时间:2015-10-15 03:56:19

标签: python post scrapy

我希望通过发布不同的页码来抓取一个网站,但我只获取第一页的数据然后蜘蛛完成了,我想也许会抓取同一个url,它按scrappy过滤。
这是我的代码:

class ZhejiangCrawl(Spider):
    name = 'ZhejiangCrawl'
    root_url= 'http://www.zjsfgkw.cn/Execute/CreditCompany'
    start_page = 1
    current_page = start_page
    end_page = 24974
    post_data = {'PageNo': str(current_page), 'PageSize': '5', 'ReallyName': '', 'CredentialsNumber': '', 'AH': '',
                      'ZXFY': '', 'StartLARQ': '','EndLARQ':''}
    headers = HEADER
    cookies = COOKIES

    def start_requests(self):
        return [FormRequest(self.root_url, headers=self.headers, cookies=self.cookies, formdata=self.post_data, dont_filter=True,
                        callback=self.parse)]
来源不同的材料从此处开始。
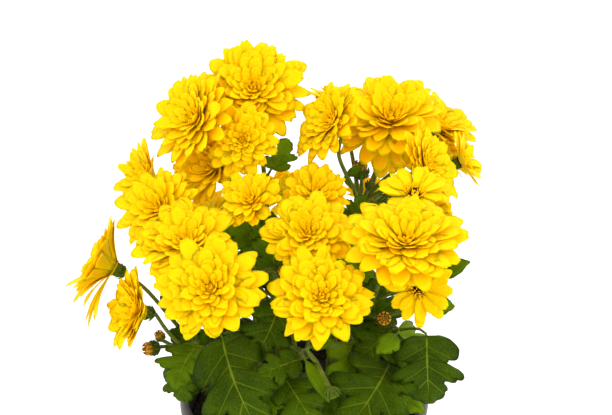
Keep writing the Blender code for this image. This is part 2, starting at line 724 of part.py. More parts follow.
def leaf_is_clear(points, plant, plants, blooms):
    """Whether a leaf's points keep clear of pot, blooms, other plants and other leaves."""
    if not clear_of_pot(points) or not plant.inside(points, 0.8):
        return False
    if any(bloom.holds(points, 0.8) for bloom in blooms):
        return False
    for _, place, _, radius, _, _ in BUDS:
        if np.linalg.norm(points - place, axis=1).min() < radius + LEAF_CLEARANCE:
            return False
    for other in plants.values():
        for leaf in other.leaves:
            gaps = np.linalg.norm(points[:, None] - leaf[None], axis=2)
            if gaps.min() < LEAF_CLEARANCE:
                return False
    return True


def grow_leaves(plant, plants, blooms, rng):
    """Leaves round the plant's stems by the golden angle, each turned until it is clear."""
    placed = 0
    turn = rng.uniform(0, 360)
    for line in list(plant.lines):
        reach = np.concatenate([[0], np.cumsum(np.linalg.norm(np.diff(line, axis=0), axis=1))])
        for at in np.arange(LEAF_SPACING, reach[-1] - 4, LEAF_SPACING):
            if placed >= LEAF_LIMIT[plant.name]:
                return
            foot = np.array([np.interp(at, reach, line[:, axis]) for axis in range(3)])
            if foot[2] < SOIL_TOP + 8:
                continue
            turn += GOLDEN_ANGLE
            outward = math.degrees(math.atan2(foot[1], foot[0]))
            heading = outward + 75 * math.sin(math.radians(turn))
            size = (LONGEST_LEAF - LEAF_SHRINK * (foot[2] - SOIL_TOP)) * rng.uniform(0.85, 1.15)
            if try_leaf(plant, plants, blooms, foot, heading, size):
                placed += 1


def try_leaf(plant, plants, blooms, foot, heading, size):
    """Sets one leaf in the first pose that is clear. Says whether there was one."""
    for share in LEAF_SIZES:
        for tilt in LEAF_TILTS:
            for extra in LEAF_TURNS:
                out = around(heading + extra, 1.0, 0.0)
                rise = math.radians(tilt)
                way = out * math.cos(rise) + np.array([0, 0, math.sin(rise)])
                base = foot + out * PETIOLE_REACH + np.array([0.0, 0.0, PETIOLE_RISE])
                tip = base + way * size * share
                facing = np.array([0.0, 0.0, 1.0]) + out * 0.25
                widest = size * share * LEAF_WIDTH_SHARE
                left, right, rib, end, _, _ = plant.blade(base, tip, facing, widest)
                points = np.vstack([left, right, rib, [end]])
                if leaf_is_clear(points, plant, plants, blooms):
                    plant.add_leaf(base, tip, facing, widest, foot)
                    return True
    return False


def make_bud_tip(name, place, facing, radius, finish):
    """The yellow tip of a bud: a small pointed dome that stands on the green cup."""
    facing = unit(facing)
    line = [place + facing * radius * share for share in (0.0, 0.35, 0.75, 1.05)]
    radii = [radius * share for share in (0.80, 0.86, 0.55, 0.18)]
    return add_object(name + "_tip", *tube(line, radii, 6), finish)


def owner(bloom):
    """The plant in whose wedge the bloom's foot lies."""
    azimuth = math.degrees(math.atan2(bloom.origin[1], bloom.origin[0])) % 360
    for name, (start, end, _) in PLANTS.items():
        if start <= azimuth < end or start <= azimuth + 360 < end:
            return name
    return "plant_front"


def clear_scene():
    """Empties the scene."""
    for old in list(bpy.data.objects):
        bpy.data.objects.remove(old)


def finish_mesh(solid):
    """Turns faces into triangles, outward, and shades the solid."""
    shell = bmesh.new()
    shell.from_mesh(solid.data)
    bmesh.ops.triangulate(shell, faces=shell.faces)
    shell.to_mesh(solid.data)
    shell.free()
    solid.data.shade_smooth()
    solid.data.set_sharp_from_angle(angle=math.radians(35))


def grow_blooms():
    """All blooms, cut clear of each other."""
    blooms = [Bloom(*row, np.random.default_rng((BLOOM_SEED, k))) for k, row in enumerate(BLOOMS)]
    part_blooms(blooms)
    return blooms


def grow_plants(blooms):
    """The five plants with a stalk to each bloom and bud, and their leaves."""
    plants = {name: Plant(name) for name in PLANTS}
    for bloom in blooms:
        cup = bloom.origin - bloom.normal * (LAYER_THICKNESS / 2 + GAP)
        cup_radii = (bloom.root * CALYX_WAIST_SHARE, bloom.root * CALYX_RIM_SHARE)
        others = [other for other in blooms if other is not bloom]
        ways = STALK_WAYS.get(bloom.name, ())
        plants[owner(bloom)].add_stalk(cup, bloom.normal, cup_radii, CALYX_LENGTHS, others, ways)
    for _, place, facing, radius, _, plant in BUDS:
        facing = unit(facing)
        rounded = (radius * 0.85, radius, radius * 0.82)
        lengths = (radius * 0.5, radius * 0.6, radius * 0.6)
        plants[plant].add_stalk(place - facing * GAP, facing, rounded, lengths, blooms, drop=BUD_STALK_DROP)
    for base, tip, facing, widest, plant in LEAVES:
        plants[plant].add_leaf(np.array(base, float), np.array(tip, float), facing, widest)
    rng = np.random.default_rng(LEAF_SEED)
    for plant in plants.values():
        grow_leaves(plant, plants, blooms, rng)
    return plants


def main():
    """Builds the pot, the soil, the blooms, the plants and the bud tips."""
    clear_scene()
    plastic = material("dark grey plastic", (0.075, 0.072, 0.060), 0.45)
    peat = material("dark peat soil", (0.030, 0.020, 0.013), 0.95)
    green = material("leaf green", (0.070, 0.130, 0.006), 0.55)
    yellow = material("petal yellow", (1.0, 0.66, 0.0), 0.6)
    solids = [make_pot(plastic), make_soil(peat)]
    blooms = grow_blooms()
    solids += [make_bloom(bloom, yellow) for bloom in blooms]
    for name, place, facing, radius, yellow_shows, _ in BUDS:
        if yellow_shows:
            solids.append(make_bud_tip(name, np.array(place, float), facing, radius, yellow))
    solids += [plant.make(green) for plant in grow_plants(blooms).values()]
    for solid in solids:
        finish_mesh(solid)


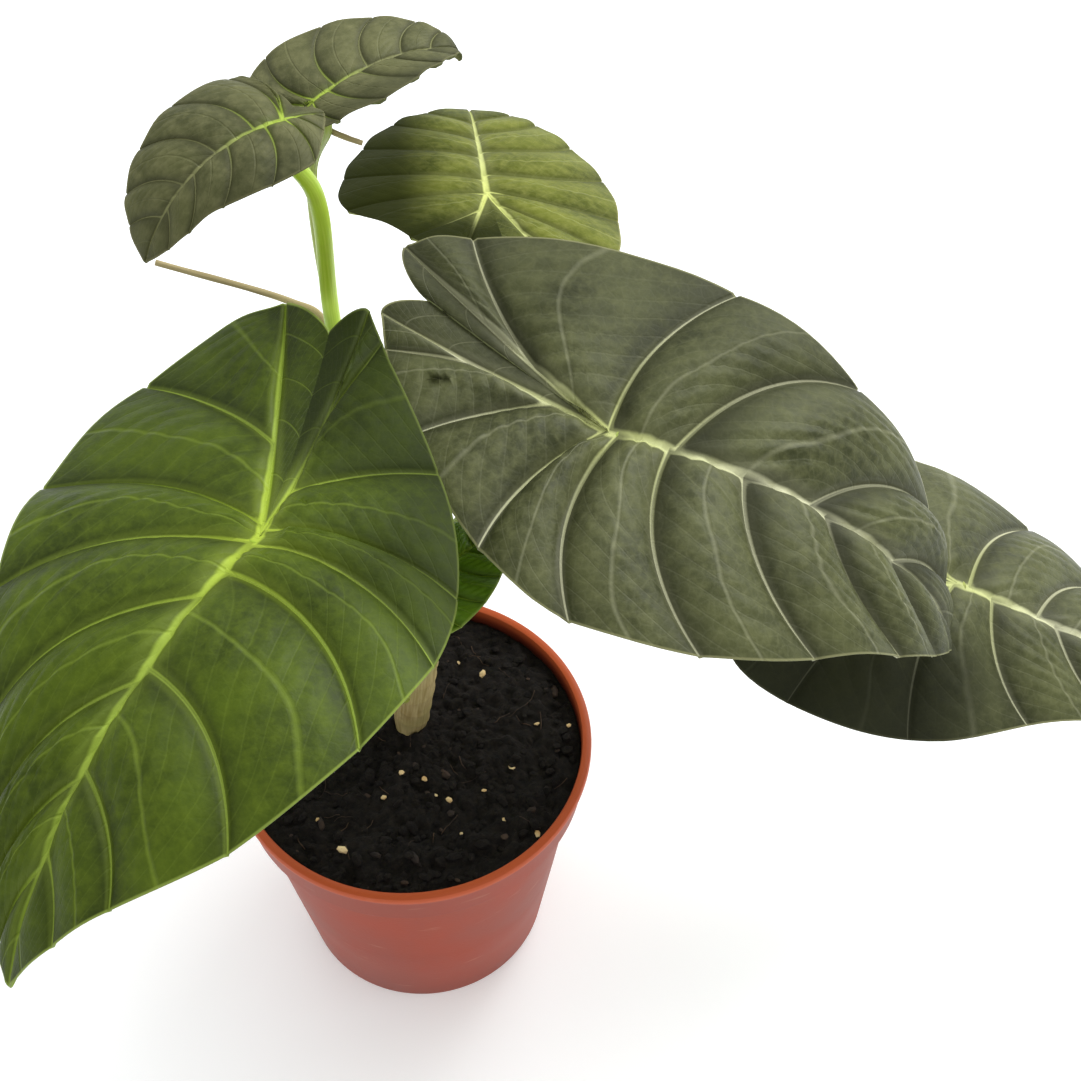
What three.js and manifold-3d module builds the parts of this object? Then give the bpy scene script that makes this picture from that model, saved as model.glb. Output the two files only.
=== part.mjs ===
// Potted alocasia: a plastic nursery pot, its soil, one short trunk, seven arrow-shaped leaves on long
// stalks, and two spent stalks. Millimetres, +Z up, origin at the middle of the pot's flat underside.
import * as THREE from "three";
import Module from "manifold-3d";

const wasm = await Module();
wasm.setup();

// ---------------------------------------------------------------- driving dimensions
const POT_HEIGHT = 102.4;
const POT_RIM_RADIUS = 60;
const POT_BASE_RADIUS = 43.5;
const POT_WALL = 1.5;
const POT_FLOOR = 2.2;
const BAND_HEIGHT = 17; // deep rim band that stands out from the tapered wall
const BAND_STEP = 2.6; // how far the band stands out
const WALL_TOP_RADIUS = 55; // outside of the tapered wall where it meets the band
const LIP_WIDTH = 3.2;
const LIP_ROUND = 0.8; // softened edge of the lip and of the band's foot
const BAND_FOOT_RADIUS = WALL_TOP_RADIUS + BAND_STEP;
const POT_SIDES = 56;
const DRAIN_HOLES = 6;
const DRAIN_RADIUS = 3.5;
const DRAIN_CIRCLE = 33;

const GAP = 0.3; // clearance between pieces that touch
const SOIL_LEVEL = 96.8;
const SOIL_CROWN = 1.2; // the soil stands this much higher at the middle
const SOIL_SHOULDER = 45; // radius where the soil starts to fall towards the wall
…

    def parse(self, response):
        if self.current_page < self.end_page:
            self.current_page += 1
            self.post_data['PageNo'] = str(self.current_page)
            yield [FormRequest(self.root_url, headers=self.headers, cookies=self.cookies, dont_filter=True,
                           formdata=self.post_data, callback=self.parse)]

        jsonstr = json.loads(response.body)
        for item_dict in jsonstr['informationmodels']:
            item = ZhejiangcrawlItem()
            item['name'] = item_dict['ReallyName']
            item['cardNum'] = item_dict['CredentialsNumber']
            item['performance'] = item_dict['ZXJE']
            item['unperformance'] = item_dict['WZXJE']
            item['gistUnit'] = item_dict['ZXFY']
            item['address'] = item_dict['Address']
            item['gistId'] = item_dict['ZXYJ']
            item['caseCode'] = item_dict['AH']
            item['regDate'] = item_dict['LARQ']
            item['exposureDate'] = item_dict['BGRQ']
            item['gistReason'] = item_dict['ZXAY']
            yield item

如何解决?

1 个答案:

答案 0 :(得分:0)

如果您认为由于DupeFilter而被过滤,请将dont_filter=True添加到FormRequests

另外需要注意的是,没有理由从您的屈服/返回内容中制作列表。